The latter contingency is implausible, but there is a bipartisan effort in the United States to make it more likely. Until a few weeks ago it was widely believed that a Biden administration would move fast to repair the damage Donald Trump did by withdrawing from the 2015 treaty in which Iran promised no work on nuclear weapons for fifteen years, but not necessarily so.

Why did Trump pull out in the first place? Sheer spite, really.

All the world’s intelligence agencies, including the American ones, agreed that Iran was meticulously obeying the terms of the Obama-era treaty, but Trump was systematically destroying every achievement of the ‘black, foreign imposter’ who preceded him in the White House. If Obama had granted Americans eternal life, Trump would have tried to undo it.

Iran isn’t even asking for an apology, although it certainly deserves one. It just wants the United States to revoke the international sanctions that were ended by the treaty of 2015, but that Trump unilaterally re-imposed, against the wishes of all the other major powers (Britain, China, France, Germany, the European Union and Russia), in 2018.

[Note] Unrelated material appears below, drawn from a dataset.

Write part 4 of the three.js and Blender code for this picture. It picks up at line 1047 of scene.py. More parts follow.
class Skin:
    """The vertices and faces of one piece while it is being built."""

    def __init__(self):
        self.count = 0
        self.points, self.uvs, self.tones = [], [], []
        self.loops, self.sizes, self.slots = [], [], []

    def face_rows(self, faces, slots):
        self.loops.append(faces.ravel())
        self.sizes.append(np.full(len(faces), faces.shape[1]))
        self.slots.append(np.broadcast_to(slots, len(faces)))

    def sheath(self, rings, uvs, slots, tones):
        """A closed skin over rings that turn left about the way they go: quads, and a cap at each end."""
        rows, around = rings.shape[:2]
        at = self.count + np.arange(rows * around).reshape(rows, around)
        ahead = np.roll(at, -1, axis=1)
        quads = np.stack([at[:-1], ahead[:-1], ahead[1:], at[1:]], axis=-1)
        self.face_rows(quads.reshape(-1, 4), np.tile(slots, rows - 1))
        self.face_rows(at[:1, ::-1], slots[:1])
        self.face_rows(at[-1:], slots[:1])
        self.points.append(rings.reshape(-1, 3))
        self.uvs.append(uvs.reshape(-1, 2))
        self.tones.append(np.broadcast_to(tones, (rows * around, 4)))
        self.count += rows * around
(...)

That could be done in a day, and as soon as it was, promised Iran’s President Hassan Rouhan, Iran would return to compliance within hours. ‘Return’, because to motivate all the other signatories to press the United States to return to the treaty, Iran itself started a slow-paced series of departures from the treaty terms in mid-2019.

Iran didn’t rush into retaliation. It waited a year first, telling the European powers that it would go on observing the letter of the treaty if they allowed Iranian banks and oil companies to go on trading with them. The Europeans didn’t dare, knowing Trump would punish European banks and companies if they did that, so Iran was left holding the bag.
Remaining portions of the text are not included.